Write out the listing exactly as it is given.

[Records from a data source]
········
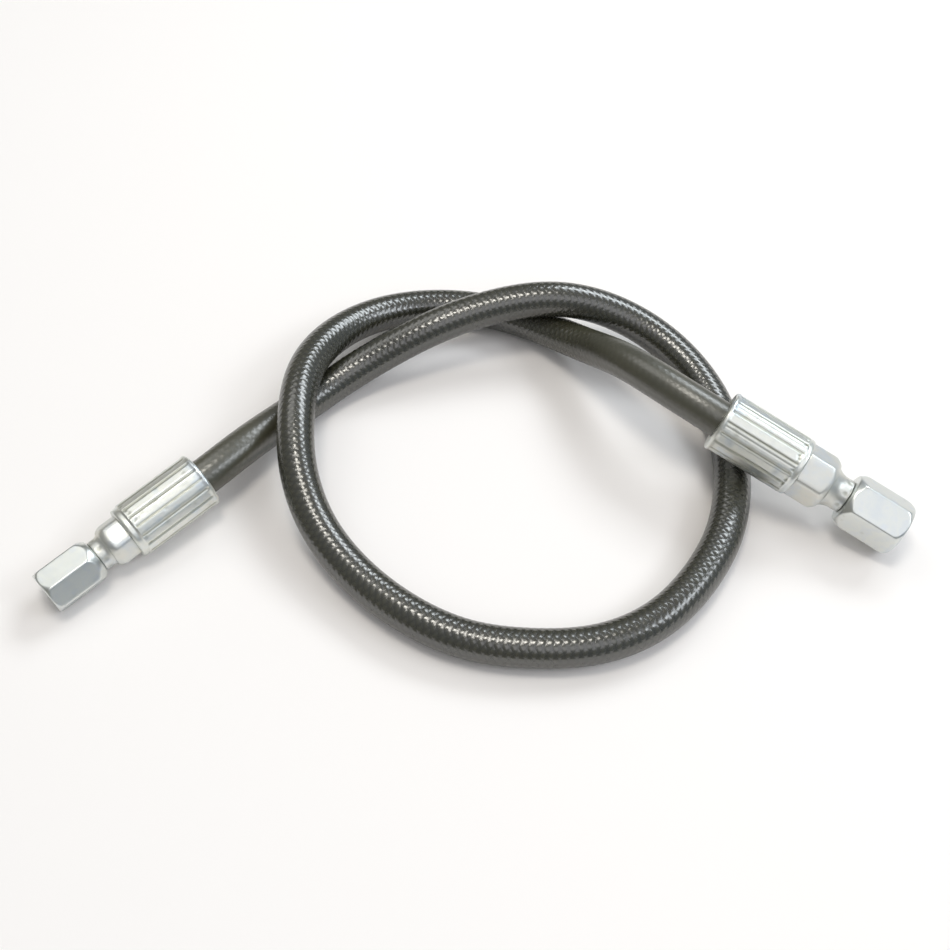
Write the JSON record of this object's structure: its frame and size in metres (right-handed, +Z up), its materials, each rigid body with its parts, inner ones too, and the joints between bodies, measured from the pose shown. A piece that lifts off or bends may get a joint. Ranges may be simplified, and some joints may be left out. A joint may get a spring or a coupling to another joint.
{
  "type": "hydraulic hose assembly",
  "caption": "Black braided-texture hydraulic hose lying in a loose overhand knot, with a crimped zinc-plated fitting and hexagonal swivel nut on each end.",
  "frame": {"origin": "on the floor, under the middle of the box round the two fittings", "axes": "+X from the small fitting towards the large one, +Y across the loop away from the viewer, +Z up from the floor the hose lies on"},
  "size_m": [0.3158, 0.1709, 0.0403],
  "materials": {
    "hose_rubber": "semi-gloss black synthetic rubber with the braid showing through as fine oblique pips",
    "ferrule_zinc": "bright zinc plate over crimped steel, with light die marks",
    "stem_zinc": "bright zinc plate over turned steel",
    "nut_zinc": "bright zinc plate, smooth flats"
  },
  "bodies": {
    "hose_assembly": {"hose": "hose_rubber", "ferrule_a": "ferrule_zinc", "stem_a": "stem_zinc", "ferrule_b": "ferrule_zinc", "stem_b": "stem_zinc"},
    "nut_a": {"swivel_nut_a": "nut_zinc"},
    "nut_b": {"swivel_nut_b": "nut_zinc"}
  },
  "joints": [
    {"name": "nut_a_swivel", "type": "hinge", "parent": "hose_assembly", "child": "nut_a", "pos_m": [-0.13687, -0.01831, 0.0097], "axis": [-0.7366, -0.6712, -0.0833], "continuous": true},
    {"name": "nut_b_swivel", "type": "hinge", "parent": "hose_assembly", "child": "nut_b", "pos_m": [0.1335, 0.00333, 0.01593], "axis": [0.8439, -0.475, -0.2494], "continuous": true}
  ]
}
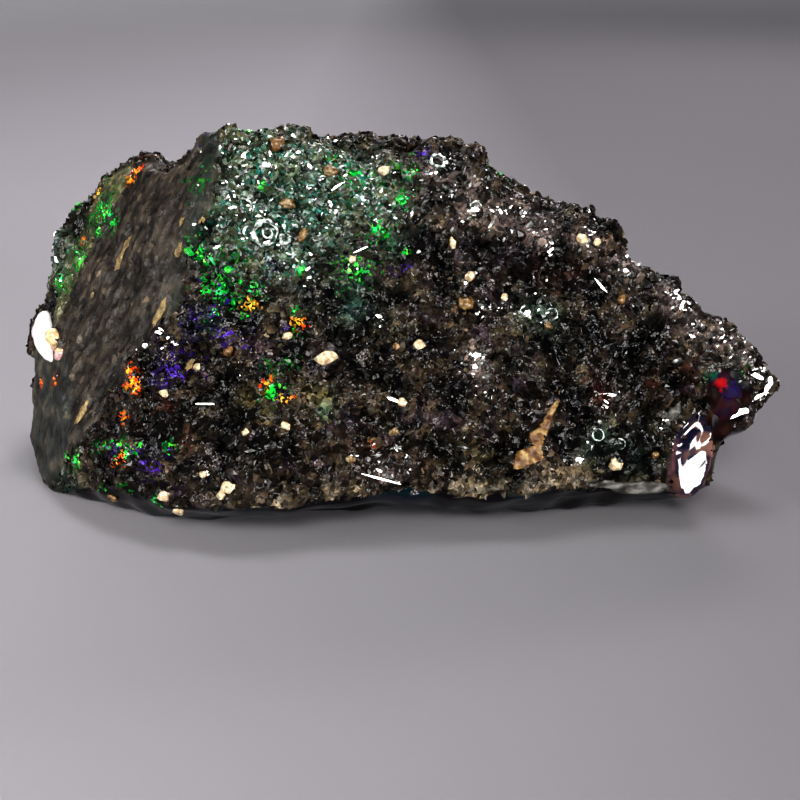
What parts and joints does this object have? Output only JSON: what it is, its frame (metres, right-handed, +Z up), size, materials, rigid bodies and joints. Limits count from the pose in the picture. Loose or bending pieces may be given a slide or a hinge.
········
● Complete response:
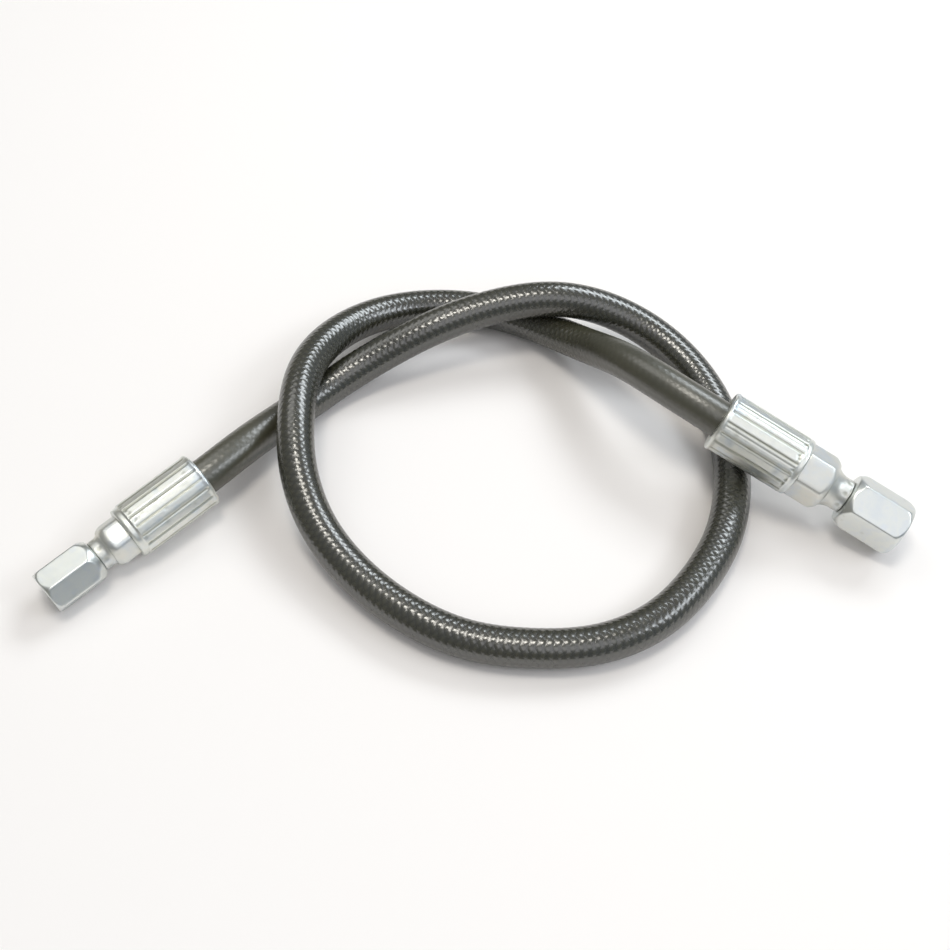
Write the JSON record of this object's structure: its frame and size in metres (right-handed, +Z up), its materials, each rigid body with its parts, inner ones too, and the joints between bodies, measured from the pose shown. A piece that lifts off or bends may get a joint. Ranges may be simplified, and some joints may be left out. A joint may get a spring or a coupling to another joint.
{
  "type": "hydraulic hose assembly",
  "caption": "Black braided-texture hydraulic hose lying in a loose overhand knot, with a crimped zinc-plated fitting and hexagonal swivel nut on each end.",
  "frame": {"origin": "on the floor, under the middle of the box round the two fittings", "axes": "+X from the small fitting towards the large one, +Y across the loop away from the viewer, +Z up from the floor the hose lies on"},
  "size_m": [0.3158, 0.1709, 0.0403],
  "materials": {
    "hose_rubber": "semi-gloss black synthetic rubber with the braid showing through as fine oblique pips",
    "ferrule_zinc": "bright zinc plate over crimped steel, with light die marks",
    "stem_zinc": "bright zinc plate over turned steel",
    "nut_zinc": "bright zinc plate, smooth flats"
  },
  "bodies": {
    "hose_assembly": {"hose": "hose_rubber", "ferrule_a": "ferrule_zinc", "stem_a": "stem_zinc", "ferrule_b": "ferrule_zinc", "stem_b": "stem_zinc"},
    "nut_a": {"swivel_nut_a": "nut_zinc"},
    "nut_b": {"swivel_nut_b": "nut_zinc"}
  },
  "joints": [
    {"name": "nut_a_swivel", "type": "hinge", "parent": "hose_assembly", "child": "nut_a", "pos_m": [-0.13687, -0.01831, 0.0097], "axis": [-0.7366, -0.6712, -0.0833], "continuous": true},
    {"name": "nut_b_swivel", "type": "hinge", "parent": "hose_assembly", "child": "nut_b", "pos_m": [0.1335, 0.00333, 0.01593], "axis": [0.8439, -0.475, -0.2494], "continuous": true}
  ]
}
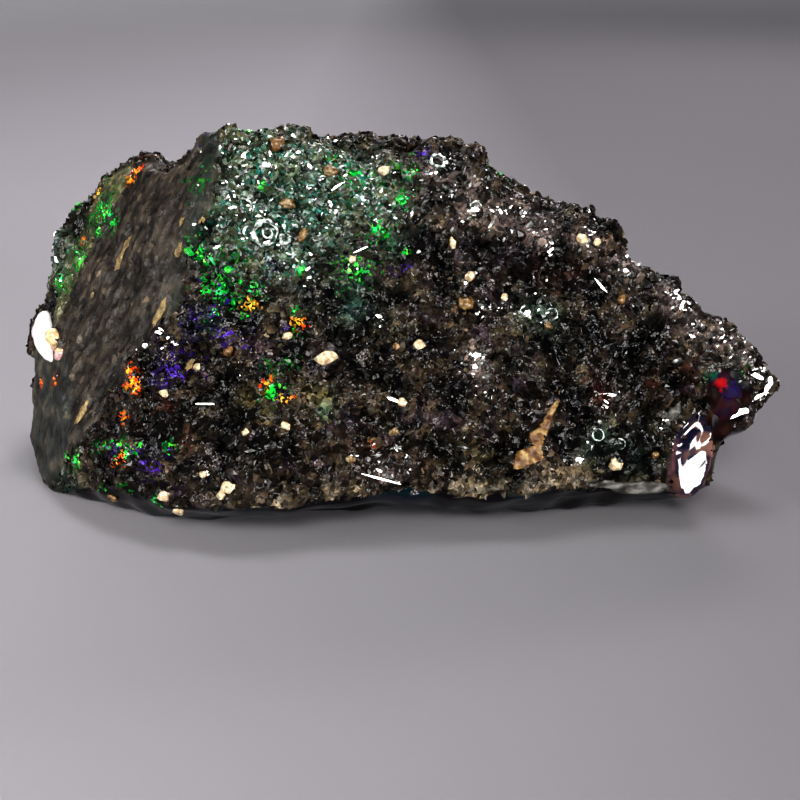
What parts and joints does this object have? Output only JSON: what it is, its frame (metres, right-handed, +Z up), size, materials, rigid bodies and joints. Limits count from the pose in the picture. Loose or bending pieces may be given a slide or a hinge.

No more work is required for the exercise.